By the time she was eleven or so, she had it all figured out. The people who did not go to the kind of colleges her mother had mentioned,
the people who went to state schools and then went to work in the small local companies that were everywhere, even in the kinds of towns where Judy grew up, those people did nothing important with their lives. “Most men live lives of quiet desperation,” Henry David Thoreau had said, in the book they'd read in Judy's gifted class, and Judy thought she knew what he'd meant. He'd meant
those
people, the ones in remedial everything, or the ones who were just average, who didn't go to lessons, who didn't care about anything. At least, Judy didn't see that they cared about anything. They had all sorts of stuff they did, but none of it was stuff that would help them in the long run.

What we have to do here, Judy thought, is make Snow Hill the kind of place children can grow up in and succeed. We need to tear down that elementary school and build modern schools, a primary school and a middle school and a high school. If there were modern schools, there wouldn't be this problem we're having with Barbie McGuffie.

Judy's cell phone was in her purse. It was a pink Razr. Dan had offered to get her an iPhone, but that hadn't made sense to her. The children all had iPhones. They liked music and looking at the Internet when they got bored with school, which they often were. Honestly, Judy thought. She'd never understood why people were unhappy with the public schools until she'd come to Snow Hill. When public schools were like this, she was unhappy with them, too.

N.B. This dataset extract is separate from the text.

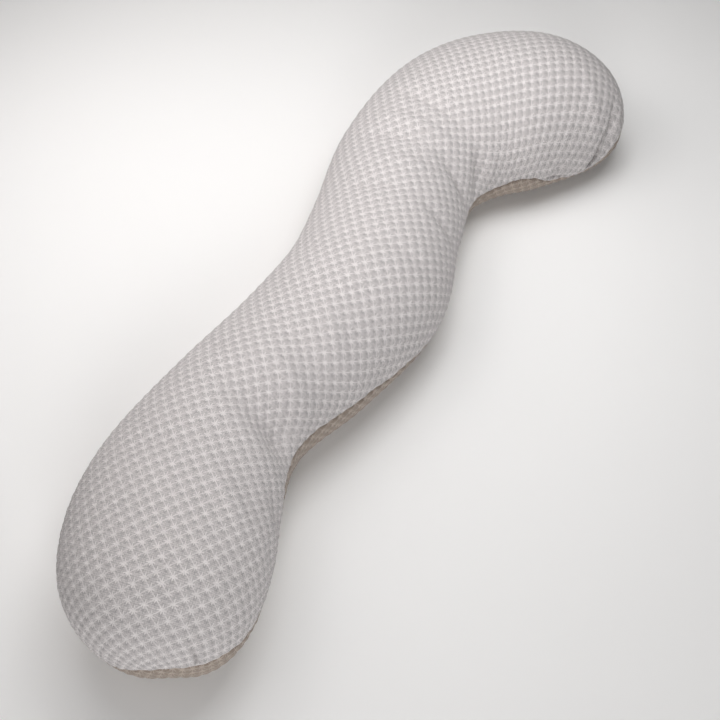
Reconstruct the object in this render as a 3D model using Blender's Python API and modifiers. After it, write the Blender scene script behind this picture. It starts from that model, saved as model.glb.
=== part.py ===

Judy held down the number 6 and waited until the phone started automatically dialing Shelley Niederman's number. She hoped she hadn't waited so long that Shelley had already started driving to the school. She looked at her eye makeup in her rearview mirror. She didn't wear much eye makeup anymore. She used to wear a lot.

“Yes?” Shelley said.

“It's me,” Judy said, although she didn't need to. Her cell number was on Shelley's caller ID. “Did you get a call from Catherine Marbledale?”

“I did indeed,” Shelley said.

“Are you going in to see what's going on?”

“I don't know. I talked to Stacey. She seemed to be all right.”

“I talked to Mallory,” Judy said. “She seemed to be more than all right. But I'm going in anyway. I've been thinking. Maybe we've been going about this all wrong.”

“You don't think we should be complaining about it when a big thug like Barbie McGuffie beats up on our children.”

“Of course I think we should be complaining about it,” Judy said, “but I've been thinking and thinking, and it occurs to me that we're doing this backwards. We're being too negative.”